As the
closing bell approaches, all eyes are turning to Netflix, the streaming giant,
poised to release its latest financial report. With share prices hovering
around the same level for the past month, can the data dump boost the company’s
stock?
Analysts
are optimistic about Netflix’s revenue and earnings, expecting growth compared
to both the previous quarter and the same period last year. Additionally,
there’s anticipation surrounding Netflix’s partnership with TKO Group Holdings to bring
WWE content to its platform, marking a significant expansion into live sports.
Projections
put Netflix’s revenue at $9.26 billion, up 13% from the same quarter last year,
with earnings per share expected to reach $4.68, a significant increase from
$3.06 a year ago.

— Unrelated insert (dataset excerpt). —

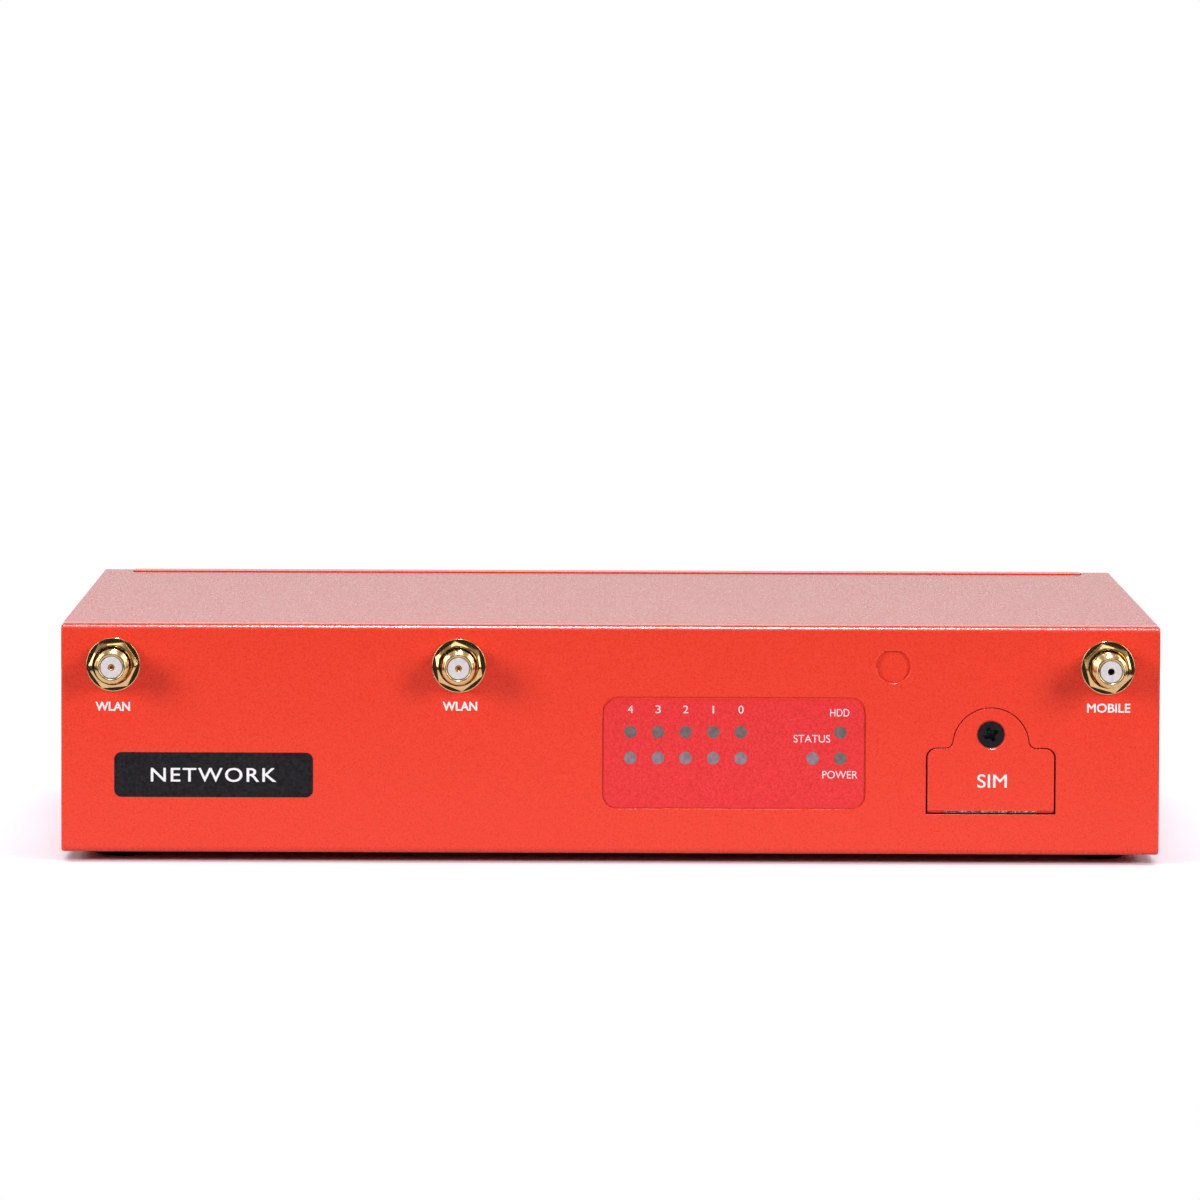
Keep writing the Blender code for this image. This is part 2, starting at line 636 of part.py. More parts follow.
def add_rj45(name, x):
    jack = rear_block(name, x, RJ45_SIZE, **NICKEL)
    y_low, y_high = CASE_DEPTH + JACK_PROUD - 13 * MM, CASE_DEPTH + SHEET
    mouth, notch, low = 5.95 * MM, 3.2 * MM, ON_BOARD + 2.2 * MM
    outline = [(-notch, 0), (notch, 0), (notch, 2.1 * MM), (mouth, 2.1 * MM), (mouth, 9.3 * MM),
               (-mouth, 9.3 * MM), (-mouth, 2.1 * MM), (-notch, 2.1 * MM)]
    cut(jack, prism_y([(x + dx, low + dz) for dx, dz in outline], y_low, y_high))


def add_usb():
    jack = rear_block("usb_jack", USB_X, USB_SIZE, **NICKEL)
    back = CASE_DEPTH + JACK_PROUD
    for low in (ON_BOARD + 1.4 * MM, ON_BOARD + 9.2 * MM):
        mouth = box((USB_X - 6.3 * MM, back - 12 * MM, low), (USB_X + 6.3 * MM, back + SHEET, low + 5.2 * MM))
        tongue_low = low + 2.6 * MM
        cut(jack, mouth)
        join(jack, box((USB_X - 5.5 * MM, back - 13 * MM, tongue_low),
                       (USB_X + 5.5 * MM, back - 1.5 * MM, tongue_low + 1.8 * MM)))


def add_video_jack():
    jack = rear_block("video_jack", VIDEO_X, VIDEO_SIZE, **NICKEL)
    back = CASE_DEPTH + JACK_PROUD
    outline = [(-5.2, 0), (5.2, 0), (7.0, 1.7), (7.0, 4.5), (-7.0, 4.5), (-7.0, 1.7)]
    low = ON_BOARD + 0.7 * MM
    cut(jack, prism_y([(VIDEO_X + dx * MM, low + dz * MM) for dx, dz in outline], back - 9 * MM, back + SHEET))
    join(jack, box((VIDEO_X - 5.5 * MM, back - 10 * MM, low + 2.0 * MM),
                   (VIDEO_X + 5.5 * MM, back - 1.5 * MM, low + 3.0 * MM)))


def add_dc_inlet():
    inlet = rear_block("dc_inlet", DC_X, DC_SIZE, colour=BLACK, roughness=0.5)
    back, z = CASE_DEPTH + JACK_PROUD, ON_BOARD + 5.5 * MM
    cut(inlet, rod(DC_X, z, 3.2 * MM, back - 10 * MM, back + SHEET, 20))
    join(inlet, rod(DC_X, z, 1.25 * MM, back - 11 * MM, back - 1 * MM, 12))


def add_push_button(name, x, radius, height, back, housing, travel_room):
    """A switch housing on the mainboard, open at the back, and the cap that slides in it."""
    z = ON_BOARD + height
    half = housing / 2
    low, high = (x - half, back - 9 * MM, ON_BOARD), (x + half, back - travel_room, z + half)
    mouth = rod(x, z, radius + 0.25 * MM, back - 7 * MM, back + SHEET, 20)
    cut(piece(f"{name}_switch", box(low, high), (x, low[1], ON_BOARD), colour=BLACK, roughness=0.5), mouth)
    cap = [(0, 0), (radius, 0), (radius, 4.2 * MM), (radius - 0.3 * MM, 4.5 * MM), (0, 4.5 * MM)]
    at = (x, back - 4.5 * MM, z)
    piece(f"{name}_button", turned(cap, 20, facing_back(*at)), at, 40, colour=BLACK, roughness=0.45)


def add_buttons():
    add_push_button("power", POWER_X, 3.2 * MM, 5 * MM, CASE_DEPTH + BUTTON_PROUD, 9 * MM, 3.2 * MM)
    add_push_button("reset", RESET_X, 0.75 * MM, 3 * MM, CASE_DEPTH - SHEET - 0.4 * MM, 5 * MM, 1.2 * MM)


# --- Inside ------------------------------------------------------------------------------------

def add_mainboard():
    board = piece("mainboard", box((BOARD_X[0], BOARD_Y[0], BOARD_BOTTOM), (BOARD_X[1], BOARD_Y[1], BOARD_TOP)),
                  (0, 0, BOARD_BOTTOM), **BOARD_FINISH)
    bed = BOARD_TOP - 0.4 * MM
    soldered = {"processor": ((10, 80), (34, 104), 1.8), "memory_socket": ((-36, 66.4), (36, 72), 5.0),
                "storage_socket": ((-84, 121.4), (-56, 126), 5.0), "wlan_socket": ((-39, 121.4), (-11, 126), 5.0),
                "mobile_socket": ((58, 93.4), (86, 98), 5.0), "coil": ((50, 106), (60, 116), 5.0),
                "capacitor_bank": ((66, 106), (80, 114), 8.0)}
    for low, high, height in soldered.values():
        join(board, box((low[0] * MM, low[1] * MM, bed), (high[0] * MM, high[1] * MM, BOARD_TOP + height * MM)))
    holes = bmesh.new()
    for x, y in BOARD_SCREWS:
        post(x, y, M3_HOLE, 0, BOARD_TOP + SHEET, 12, holes)
    cut(board, holes)


def add_board_screws():
    names = ("left_front", "left_rear", "right_front", "right_rear")
    profile = [(0, -5.0), (1.2, -5.0), (1.45, -4.6), (1.45, 0.2), (2.75, 0.2), (2.75, 1.5), (2.0, 2.2), (0, 2.2)]
    for name, (x, y) in zip(names, BOARD_SCREWS):
        at = (x, y, BOARD_TOP)
        place = Matrix.Translation(at)
        screw = piece(f"board_screw_{name}", turned([(r * MM, h * MM) for r, h in profile], 16, place),
                      at, 40, **NICKEL)
        top = Matrix.Translation((x, y, BOARD_TOP + 2.2 * MM))
        cut(screw, *cross_recess(top, 2.8 * MM, 1.0 * MM))


def add_heatsink():
    """A finned block over the processor."""
    x, width, base, fin, fins = 22 * MM, 46 * MM, 3.5 * MM, 1.4 * MM, 9
    low, top = BOARD_TOP + 1.8 * MM + GAP, BOARD_TOP + 24 * MM
    pitch = (width - fin) / (fins - 1)
    outline = [(x - width / 2, low)]
    for i in range(fins):
        left = x - width / 2 + i * pitch
        if i:
            outline.append((left, low + base))
        outline += [(left, top), (left + fin, top)]
        if i < fins - 1:
            outline.append((left + fin, low + base))
    outline.append((x + width / 2, low))
    piece("heatsink", prism_y(outline, 75 * MM, 118 * MM), (x, 92 * MM, low),
          colour=(0.5, 0.51, 0.52), roughness=0.4, metallic=1.0)


def add_module(name, low, high, z, chips):
    """A plug-in board lying flat, with its chips or shield cans."""
    thick, bed = 1.0 * MM, 0.3 * MM
    board = piece(name, box((low[0] * MM, low[1] * MM, z), (high[0] * MM, high[1] * MM, z + thick)),
                  (low[0] * MM, low[1] * MM, z), **BOARD_FINISH)
    for chip_low, chip_high, height in chips:
        join(board, box((chip_low[0] * MM, chip_low[1] * MM, z + thick - bed),
                        (chip_high[0] * MM, chip_high[1] * MM, z + thick + height * MM)))


def add_modules():
    z = BOARD_TOP + 3.0 * MM
    memory_chips = [((-31 + 16 * i, 44), (-19 + 16 * i, 56), 1.0) for i in range(4)]
    add_module("memory_module", (-33.8, 36), (33.8, 66), z, memory_chips)
    add_module("storage_module", (-85, 70), (-55, 121), z, [((-80, 78), (-60, 92), 1.2), ((-80, 98), (-60, 112), 1.2)])
    add_module("wlan_module", (-40, 75), (-10, 121), z, [((-37, 84), (-13, 112), 1.6)])
    add_module("mobile_module", (57, 42), (87, 93), z, [((60, 52), (84, 84), 1.8)])


def add_coin_cell():
    at = (-70 * MM, 46 * MM, ON_BOARD + 1.0 * MM)
    profile = [(0, 0), (8.6, 0), (9.0, 0.4), (10.0, 0.6), (10.0, 3.2), (0, 3.2)]
    points = [(r * MM, h * MM) for r, h in profile]
    piece("coin_cell", turned(points, 24, Matrix.Translation(at)), at, 40, **NICKEL)


def smooth_route(points, steps=4):
    """Points on a Catmull-Rom curve through the given ones."""
    ends = [points[0] * 2 - points[1]] + points + [points[-1] * 2 - points[-2]]
    route = []
    for a, b, c, d in zip(ends, ends[1:], ends[2:], ends[3:]):
        for i in range(steps):
            t = i / steps
            route.append(0.5 * (2 * b + (c - a) * t + (2 * a - 5 * b + 4 * c - d) * t ** 2
                                + (3 * b - a - 3 * c + d) * t ** 3))
    return route + [points[-1]]


def add_pigtail(name, stops):
    """A thin coaxial lead from an antenna jack to its module."""
    curve = bpy.data.curves.new(name, "CURVE")
    curve.dimensions = "3D"
    curve.bevel_depth = 0.7 * MM
    curve.bevel_resolution = 1
    curve.use_fill_caps = True
    route = smooth_route([Vector(stop) * MM for stop in stops])
    spline = curve.splines.new("POLY")
    spline.points.add(len(route) - 1)
    for point, place in zip(spline.points, route):
        point.co = (*place, 1)
    obj = bpy.data.objects.new(name, curve)
    bpy.context.scene.collection.objects.link(obj)
    obj.parent = FRAME
    paint(obj, colour=(0.02, 0.02, 0.02), roughness=0.5)


def add_pigtails():
    jack_z = ANTENNA_Z / MM
    add_pigtail("wlan_left_pigtail", [(-95, 10.2, jack_z), (-95, 20, 35.5), (-90, 36, 30), (-66, 60, 24),
                                      (-48, 74, 20), (-35, 79, 16), (-33, 81, 14.2)])
    add_pigtail("wlan_middle_pigtail", [(-29, 10.2, jack_z), (-29, 22, 35.3), (-32, 40, 30), (-30, 58, 23),
                                        (-20, 72, 18), (-17, 79, 15), (-17, 81, 14.2)])
    add_pigtail("mobile_pigtail", [(95, 10.2, jack_z), (95, 18, 35), (92, 28, 29), (84, 38, 21),
                                   (80, 45, 16), (80, 48.5, 14.2)])


def build():
    add_chassis()
    add_cover()
    add_cover_screws()
    add_feet()
    for name, (x, proud) in ANTENNAS.items():
        add_antenna(name, x, proud)
    add_label()
    add_light_pipe("port_light_pipe", PORT_LAMPS)
    add_light_pipe("status_light_pipe", STATUS_LAMPS)
    add_sim_door()
    add_door_screw()
    add_sim_bracket()
    add_sim_socket()
    add_sim_card()
    for port, x in enumerate(LAN_X):
        add_rj45(f"lan_jack_{port}", x)
    add_rj45("console_jack", CONSOLE_X)
    add_usb()
    add_video_jack()
    add_dc_inlet()
    add_buttons()
    add_mainboard()
    add_board_screws()
    add_heatsink()
    add_modules()
    add_coin_cell()
    add_pigtails()


clear_scene()
FRAME = add_case_frame()
build()
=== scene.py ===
"""Looks of the desktop firewall appliance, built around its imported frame.

Meshes are modelled in case coordinates, in millimetres: x from the middle of the case, y the depth
behind its front plane, z the height above its underside. TO_WORLD turns them into the row frame.
"""

import math

import bmesh
import bpy
from mathutils import Matrix, Vector


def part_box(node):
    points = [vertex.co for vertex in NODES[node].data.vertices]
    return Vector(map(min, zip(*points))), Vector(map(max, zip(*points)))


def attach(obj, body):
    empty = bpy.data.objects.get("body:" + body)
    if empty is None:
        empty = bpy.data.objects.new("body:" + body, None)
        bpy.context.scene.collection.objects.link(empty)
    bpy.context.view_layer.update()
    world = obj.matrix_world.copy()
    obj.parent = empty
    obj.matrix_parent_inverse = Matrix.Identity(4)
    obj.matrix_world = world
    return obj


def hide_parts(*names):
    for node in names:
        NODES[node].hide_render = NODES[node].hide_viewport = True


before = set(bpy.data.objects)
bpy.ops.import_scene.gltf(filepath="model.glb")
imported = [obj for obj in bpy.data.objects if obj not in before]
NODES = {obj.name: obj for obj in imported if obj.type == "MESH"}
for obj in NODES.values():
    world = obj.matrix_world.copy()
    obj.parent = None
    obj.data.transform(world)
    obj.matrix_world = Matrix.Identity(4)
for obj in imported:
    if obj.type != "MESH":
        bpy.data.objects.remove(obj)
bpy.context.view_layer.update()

MM = 0.001
CASE_LOW, CASE_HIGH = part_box("chassis")
TO_WORLD = Matrix.Translation((0, CASE_LOW.y, CASE_LOW.z)) @ Matrix.Scale(MM, 4)

# Case, in millimetres
HALF = 105.0
DEPTH = 150.0
HEIGHT = 43.8
SHEET = 1.0
BEND = 1.4
SIDE_EDGE = 0.45
GAP = 0.3
PAN_DEPTH = 20.0
FRONT_RIM = 6.0
REAR_RIM = 7.0
REAR_RIM_HALF = 98.5
REAR_RIM_PROUD = 0.25
SIDE_FLANGE = 9.0
BEND_STEPS = 10

# Front panel
ANTENNA_Z = 36.0
THREAD = 3.175
# Each jack's x, how far it stands proud of the front, and the turn of its nut in degrees
ANTENNAS = {"wlan_left": (-95.0, 7.6, 5), "wlan_middle": (-29.0, 7.6, 38), "mobile": (95.0, 10.0, 44)}
KNOCK_OUT = (54.0, 36.15)
KNOCK_OUT_RADIUS = 3.2
KNOCK_OUT_FLAT = 2.8
KNOCK_OUT_DEPTH = 0.75
LABEL_CENTRE = (23.65, 19.4)
LABEL_SIZE = (50.1, 21.2)
LABEL_CORNER = 2.7
FILM_CENTRE = (23.55, 19.26)
FILM_SIZE = (49.85, 20.75)
INK_DEPTH = 0.02
LABEL_FRONT = 0.2
LABEL_BACK = 0.38
POCKET_DEPTH = 0.4
LAMP_RADIUS = 1.2
LAMP_ROWS = (23.4, 18.4)
PORT_LAMPS_X = [3.8 + 5.28 * i for i in range(5)]
STATUS_LAMPS = [(43.95, LAMP_ROWS[0]), (38.65, LAMP_ROWS[1]), (43.95, LAMP_ROWS[1])]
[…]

Analysts are eyeing adjusted profits of $2.07 billion.
The big
question mark, however, hangs over subscriber growth, with estimates ranging
widely. Netflix itself has projected anywhere between 1.8 million and 13.1
million new subscribers, based on previous quarters’ performances.
After a
dip in 2022, Netflix saw a resurgence in subscriber numbers in 2023, partially
attributed to cracking down on password sharing. Despite
some backlash from users, the company’s subscriber base grew by 12% in the
fourth quarter of 2023, reaching 260.28 million paid memberships worldwide.
The
upcoming earnings report is also expected to shed light on the WWE deal, which
will see Netflix broadcasting the popular “Raw” program starting in
2025. This move into live sports content represents a significant growth
opportunity for Netflix, signaling its ambition to diversify its offerings.
The
10-year partnership with TKO Group Holdings, which also owns UFC, positions
Netflix as a major player in the live-streaming entertainment landscape. The
exclusive rights to air “Raw” in the US, Canada, UK, and Latin
America underscore Netflix’s commitment to expanding its audience and content
library.
Investor
expectations are high, especially given the recent volatility in Netflix stock. Despite short-term
fluctuations, the company’s shares have soared by over 80% in the past year,
reflecting confidence in its long-term prospects.
However,
Netflix’s earnings report comes at a time of uncertainty in the broader market,
with tech stocks facing headwinds amid rising US
bond yields and concerns about inflation. Netflix’s results will be closely
watched as a barometer of sentiment towards big tech companies, potentially
shaping market trends in the coming weeks.